In this article, we have analyzed the global exponential stability of fuzzy bidirectional associative memory Cohen-Grossberg neural networks with mixed delays and impulses. By constructing a suitable Lyapunov function and a new differential inequality, some sufficient criteria which ensure the existence and global exponential stability of a periodic solution of the model have been established. The obtained conditions are easy to check in practice. The results in this paper extend and complement some previous studies. Finally, an example with their numerical simulations is carried out to illustrate the correctness.

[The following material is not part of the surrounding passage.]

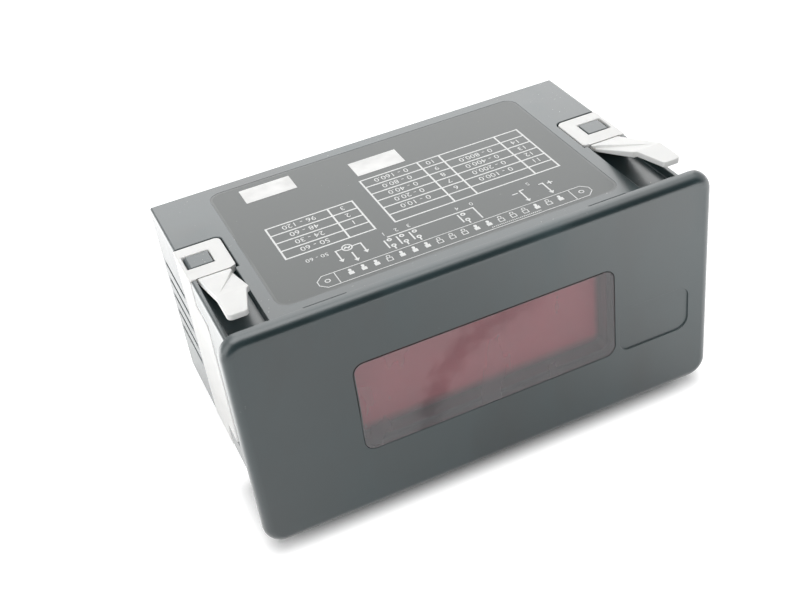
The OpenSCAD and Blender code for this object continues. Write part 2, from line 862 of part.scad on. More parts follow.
module main_board() {
    color("#2f6b45") difference() {
        span_box([-main_x, main_y, board_under], [main_x, main_end, board_z]);
        for (k = [0 : link_pins - 1]) board_hole(link_pin_x(k), link_tail_y, lead);
        for (i = [0 : pole_count - 1]) board_hole(pole_x(i), pin_y + pin_side / 2, pin_side);
        for (row = [-1, 1], k = [0 : chip_pins - 1])
            board_hole(chip_pin_x(k), chip_y + row * chip_rows / 2, chip_leg_w);
        for (x = bobbin_pin_x, row = [-1, 1])
            board_hole(core_x + x, core_y + row * foot_y, lead);
        lead_holes(smooth_x, smooth_y, smooth_pitch);
        lead_holes(filter_x, power_y, filter_pitch);
        lead_holes(bridge_x, power_y, power_pitch);
        lead_holes(regulator_x, power_y, power_pitch);
        for (i = [0 : resistor_count - 1]) lead_holes(resistor_x(i), resistor_y, resistor_pitch);
        for (i = [0 : film_count - 1]) lead_holes(film_x, film_y(i), film_pitch);
    }
}

module converter_chip() {
    leg_x = chip_leg_w / 2;
    leg_end = chip_rows / 2 + chip_leg_w / 2;
    leg_z = chip_z + chip_h / 2;
    color("#26282a") difference() {
        span_box([chip_x - chip_w / 2, chip_y - chip_d / 2, chip_z],
                 [chip_x + chip_w / 2, chip_y + chip_d / 2, chip_z + chip_h]);
        translate([chip_x - chip_w / 2, chip_y, chip_z + chip_h - 0.6]) cylinder(h = 1, r = 1.5);
    }
    color("#c8c8c8") for (side = [0, 1], k = [0 : chip_pins - 1])
        translate([chip_pin_x(k), chip_y, 0]) mirror([0, side, 0]) {
            span_box([-leg_x, chip_d / 2 - 0.1, leg_z - chip_leg_t],
                     [leg_x, leg_end, leg_z]);
            span_box([-leg_x, leg_end - chip_leg_w, lead_end], [leg_x, leg_end, leg_z]);
        }
}

module transformer_core() {
    color("#6d6f73") translate([core_x, core_y - core_t / 2, core_z0]) difference() {
        translate([-core_w / 2, 0, 0]) cube([core_w, core_t, core_h]);
        for (s = [-1, 1])
            translate([s * (leg_w + window_core_w) / 2 - window_core_w / 2, -1, yoke_h])
                cube([window_core_w, core_t + 2, coil_h]);
    }
}

module transformer_bobbin() {
    tube_t = 0.9;
    tube_x = leg_w / 2 + tube_t;
    tube_y = core_t / 2 + tube_t;
    bore_x = leg_w / 2 + 2 * bobbin_play;
    bore_y = core_t / 2 + 2 * bobbin_play;
    color("#d8d2bd") difference() {
        union() {
            for (z = [bobbin_z0, bobbin_z1 - bobbin_t])
                span_box([core_x - bobbin_w / 2, core_y - coil_d / 2, z],
                         [core_x + bobbin_w / 2, core_y + coil_d / 2, z + bobbin_t]);
            span_box([core_x - tube_x, core_y - tube_y, bobbin_z0],
                     [core_x + tube_x, core_y + tube_y, bobbin_z1]);
            // feet that stand on the board
            for (row = [-1, 1])
                span_box([core_x - bobbin_w / 2, core_y + row * foot_y - foot_d / 2, board_z],
                         [core_x + bobbin_w / 2, core_y + row * foot_y + foot_d / 2,
                          bobbin_z0 + eps]);
        }
        span_box([core_x - bore_x, core_y - bore_y, core_z0 - 1],
                 [core_x + bore_x, core_y + bore_y, core_z0 + core_h]);
    }
    color("#c8c8c8") for (x = bobbin_pin_x, row = [-1, 1])
        translate([core_x + x - lead / 2, core_y + row * foot_y - lead / 2, lead_end])
            cube([lead, lead, lead_tail + pcb_t + 1]);
}

module transformer_coil() {
    z0 = bobbin_z0 + bobbin_t;
    z1 = bobbin_z1 - bobbin_t;
    color("#c98f3c") translate([core_x, core_y, z0]) linear_extrude(z1 - z0) difference() {
        round_rect(bobbin_w - 0.6, coil_d - 1, 1.6);
        square([leg_w + 1.8, core_t + 1.8], center = true);
    }
}

// An upright electrolytic can with a crimp groove and a vent cross
module can(x, y, r, h, pitch) {
    crimp = 0.5;
    groove_z = 2.4;
    difference() {
        translate([x, y, board_z]) rotate_extrude()
            polygon([
                [0, 0], [r - crimp, 0], [r, crimp], [r, groove_z - 0.6], [r - crimp, groove_z],
                [r, groove_z + 0.6], [r, h - crimp], [r - crimp, h], [0, h]
            ]);
        for (a = [0, 90])
            translate([x, y, board_z + h]) rotate([0, 0, a])
                cube([1.3 * r, 0.4, 0.3], center = true);
    }
    leads(x, y, pitch, board_z);
}

module smoothing_capacitor() {
    color("#2c4a7c") can(smooth_x, smooth_y, smooth_r, smooth_h, smooth_pitch);
}

module filter_capacitor() {
    color("#2c4a7c") can(filter_x, power_y, filter_r, filter_h, filter_pitch);
}

// The moulded body of a power part that stands on two leads
module power_body(x, h) {
    span_box([x - power_w / 2, power_y - power_t / 2, board_z + power_foot],
             [x + power_w / 2, power_y + power_t / 2, board_z + power_foot + h]);
}

module bridge_rectifier() {
    top = board_z + power_foot + bridge_h;
    color("#242424") difference() {
        power_body(bridge_x, bridge_h);
        translate([bridge_x + power_w / 2, power_y, top]) rotate([0, 45, 0])
            cube([2, power_t + 1, 2], center = true);
    }
    color("#c8c8c8") leads(bridge_x, power_y, power_pitch, board_z + power_foot);
}

module voltage_regulator() {
    tab_t = 1.2;
    tab_y = power_y + power_t / 2;
    tab_top = board_z + power_foot + tab_h;
    hole_z = (board_z + power_foot + regulator_h + tab_top) / 2;
    color("#242424") power_body(regulator_x, regulator_h);
    color("#b9bcc0") difference() {
        span_box([regulator_x - power_w / 2, tab_y - eps, board_z + power_foot],
                 [regulator_x + power_w / 2, tab_y + tab_t, tab_top]);
        rod_y(regulator_x, hole_z, tab_y - 1, tab_t + 2, 1.8);
    }
    color("#c8c8c8") leads(regulator_x, power_y, power_pitch, board_z + power_foot);
}

// Axial resistors lying on the board, their leads bent down through it
module input_resistors() {
    z = board_z + resistor_r;
    cap = resistor_len / 4;
    for (i = [0 : resistor_count - 1]) {
        color("#cbb488") translate([resistor_x(i) - resistor_len / 2, resistor_y, z])
            rotate([0, 90, 0]) {
                cylinder(h = resistor_len, r = resistor_r * 0.85);
                cylinder(h = cap, r = resistor_r);
                translate([0, 0, resistor_len - cap]) cylinder(h = cap, r = resistor_r);
            }
        color("#c8c8c8") {
            translate([resistor_x(i) - resistor_pitch / 2, resistor_y, z]) rotate([0, 90, 0])
                cylinder(h = resistor_pitch, r = lead / 2);
            for (s = [-1, 1])
                translate([resistor_x(i) + s * resistor_pitch / 2, resistor_y, lead_end])
                    cylinder(h = z - lead_end, r = lead / 2);
        }
    }
}

module film_capacitors() {
    for (i = [0 : film_count - 1]) {
        color("#9c4a2c") span_box([film_x - film_w / 2, film_y(i) - film_t / 2, board_z],
                                  [film_x + film_w / 2, film_y(i) + film_t / 2, board_z + film_h]);
        color("#c8c8c8") leads(film_x, film_y(i), film_pitch, board_z);
    }
}

// ---------------------------------------------------------------- terminals

module terminal_header() {
    z0 = board_z;
    z1 = board_z + header_h;
    color("#2f7d4a") difference() {
        span_box([-header_x, header_y, z0], [header_x, case_d, z1]);
        span_box([-plug_in_x - plug_play, header_y + header_back, header_z - plug_in_h / 2 - plug_play],
                 [plug_in_x + plug_play, case_d + 1, header_z + plug_in_h / 2 + plug_play]);
        for (i = [0 : pole_count - 1])
            translate([pole_x(i), header_y - 1, header_z]) rotate([-90, 0, 0])
                linear_extrude(header_back + 2) square(pin_side + 2 * pin_play, center = true);
        for (s = [-1, 1]) {
            rod_y(s * ear_x, header_z, header_y + 1, header_d, flange_screw_r + 0.3);
            translate([s * ear_x, nut_y + nut_t / 2, header_z + 1])
                cube([nut_side + 2 * seat_play, nut_t + 2 * seat_play, nut_side + 2.1],
                     center = true);
        }
    }
}

module header_pins() {
    color("#c9b46a") for (i = [0 : pole_count - 1]) translate([pole_x(i), 0, 0]) {
        span_box([-pin_side / 2, pin_y, header_z - pin_side / 2],
                 [pin_side / 2, case_d - 1.5, header_z + pin_side / 2]);
        span_box([-pin_side / 2, pin_y, lead_end - 0.4],
                 [pin_side / 2, pin_y + pin_side, header_z]);
    }
}

module header_nuts() {
    color("#c9a24a") for (s = [-1, 1]) difference() {
        translate([s * ear_x, nut_y + nut_t / 2, header_z])
            cube([nut_side, nut_t, nut_side], center = true);
        rod_y(s * ear_x, header_z, nut_y - 1, nut_t + 2, flange_screw_r + thread_play + 0.02);
    }
}

module terminal_plug() {
    clamp_hole = clamp_w + 2 * seat_play;
    socket_hole = socket_side + 2 * seat_play;
    color("#2f7d4a") difference() {
        union() {
            span_box([-plug_in_x, header_y + header_back + 0.4, header_z - plug_in_h / 2],
                     [plug_in_x, plug_y + eps, header_z + plug_in_h / 2]);
            span_box([-header_x, plug_y, plug_z0], [header_x, plug_end, plug_z0 + plug_h]);
        }
        for (i = [0 : pole_count - 1]) translate([pole_x(i), 0, 0]) {
            // wire entry, screw well, clamp chamber and pin socket of one pole
            span_box([-entry_w / 2, clamp_y, entry_z - entry_h / 2],
                     [entry_w / 2, plug_end + 1, entry_z + entry_h / 2]);
            rod_y(0, screw_z, clamp_y, plug_d + 1, well_r);
            span_box([-clamp_hole / 2, clamp_y - seat_play, clamp_z0 - seat_play],
                     [clamp_hole / 2, clamp_y + clamp_d + seat_play, clamp_z1 + seat_play]);
            span_box([-socket_hole / 2, header_y, header_z - socket_hole / 2],
                     [socket_hole / 2, clamp_y, header_z + socket_hole / 2]);
        }
        for (s = [-1, 1]) {
            rod_y(s * ear_x, header_z, plug_y - 1, plug_d + 2,
                  flange_screw_r + thread_play + 0.02);
            rod_y(s * ear_x, header_z, plug_end - screw_head_sink, screw_head_sink + 1,
                  screw_head_r + 0.2);
        }
    }
}

// Brass clamp of one pole: a cage with a wire window and a screw hole, and the pin's socket
module terminal_clamps() {
    bore = pin_side + 0.2;
    color("#c9a24a") for (i = [0 : pole_count - 1]) translate([pole_x(i), 0, 0]) difference() {
        union() {
            span_box([-clamp_w / 2, clamp_y, clamp_z0], [clamp_w / 2, clamp_y + clamp_d, clamp_z1]);
            span_box([-socket_side / 2, header_y + header_back + 0.8, header_z - socket_side / 2],
                     [socket_side / 2, clamp_y + eps, header_z + socket_side / 2]);
        }
        span_box([-bore / 2, header_y, header_z - bore / 2],
                 [bore / 2, clamp_y - 0.5, header_z + bore / 2]);
        span_box([-entry_w / 2 + 0.15, clamp_y + 0.6, entry_z - entry_h / 2 + 0.1],
                 [entry_w / 2 - 0.15, clamp_y + clamp_d + 1, entry_z + entry_h / 2 - 0.1]);
        rod_y(0, screw_z, clamp_y + 0.4, clamp_d, terminal_screw_r + thread_play);
    }
}

module terminal_screws() {
    head_y = clamp_y + clamp_d + 1.4;
    head_len = 1.6;
    color("#b9bcc0") for (i = [0 : pole_count - 1]) difference() {
        union() {
            rod_y(pole_x(i), screw_z, clamp_y + 0.8, head_y - clamp_y - 0.8 + eps,
                  terminal_screw_r);
            rod_y(pole_x(i), screw_z, head_y, head_len, terminal_head_r);
        }
        translate([pole_x(i), head_y + head_len, screw_z]) rotate([0, 20 * (i % 3 - 1), 0])
            cube([3 * terminal_head_r, 1.4, 0.45], center = true);
    }
}

module flange_screw(s) {
    head_y = plug_end - screw_head_sink + 0.2;
    color("#b9bcc0") difference() {
        union() {
            rod_y(s * ear_x, header_z, nut_y - 0.6, head_y - nut_y + 0.6 + eps, flange_screw_r);
            rod_y(s * ear_x, header_z, head_y, screw_head_len, screw_head_r);
        }
        translate([s * ear_x, head_y + screw_head_len, header_z])
            cube([3 * screw_head_r, 1.8, 0.6], center = true);
    }
}

module left_flange_screw() {
    flange_screw(-1);
}

module right_flange_screw() {
    flange_screw(1);
}

front_bezel();
display_window();
red_filter();
case_shell();
top_label();
left_bracket();
right_bracket();
left_upper_tongue();
left_lower_tongue();
right_upper_tongue();
right_lower_tongue();
led_digit_1();
led_digit_2();
led_digit_3();
led_digit_4();
digit_segments();
display_board();
display_board_screws();
board_link();
main_board();
converter_chip();
transformer_core();
transformer_bobbin();
transformer_coil();
smoothing_capacitor();
filter_capacitor();
bridge_rectifier();
voltage_regulator();
input_resistors();
film_capacitors();
terminal_header();
header_pins();
header_nuts();
terminal_plug();
terminal_clamps();
terminal_screws();
left_flange_screw();
right_flange_screw();
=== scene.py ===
"""Dresses a 96 x 48 mm panel meter: its mouldings, window, printed label, brackets, boards and terminals."""

import json
import math

import bmesh
import bpy
from bpy.props import FloatProperty, FloatVectorProperty, IntProperty, PointerProperty
from mathutils import Matrix, Quaternion, Vector

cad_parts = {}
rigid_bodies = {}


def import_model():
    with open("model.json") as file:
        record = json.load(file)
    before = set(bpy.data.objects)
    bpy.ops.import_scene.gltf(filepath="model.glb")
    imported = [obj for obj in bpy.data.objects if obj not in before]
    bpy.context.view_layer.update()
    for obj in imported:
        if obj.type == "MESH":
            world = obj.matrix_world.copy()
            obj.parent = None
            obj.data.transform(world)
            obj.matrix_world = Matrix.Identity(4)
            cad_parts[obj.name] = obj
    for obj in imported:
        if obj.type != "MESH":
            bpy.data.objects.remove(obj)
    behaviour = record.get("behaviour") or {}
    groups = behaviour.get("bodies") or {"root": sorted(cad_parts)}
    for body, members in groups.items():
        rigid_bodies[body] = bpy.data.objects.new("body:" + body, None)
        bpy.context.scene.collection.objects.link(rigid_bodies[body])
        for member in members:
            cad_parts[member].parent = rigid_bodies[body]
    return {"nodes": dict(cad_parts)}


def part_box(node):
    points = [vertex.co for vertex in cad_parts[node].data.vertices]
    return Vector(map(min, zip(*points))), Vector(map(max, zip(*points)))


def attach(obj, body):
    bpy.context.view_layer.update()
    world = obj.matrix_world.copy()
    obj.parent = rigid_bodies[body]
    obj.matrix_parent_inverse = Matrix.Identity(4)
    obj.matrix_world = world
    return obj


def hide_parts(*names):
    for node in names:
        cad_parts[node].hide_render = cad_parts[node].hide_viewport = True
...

To the best of our knowledge, there are only rare results on the exponential stability for fuzzy bidirectional associative memory Cohen-Grossberg neural networks with proportional delays, which will be our future research direction.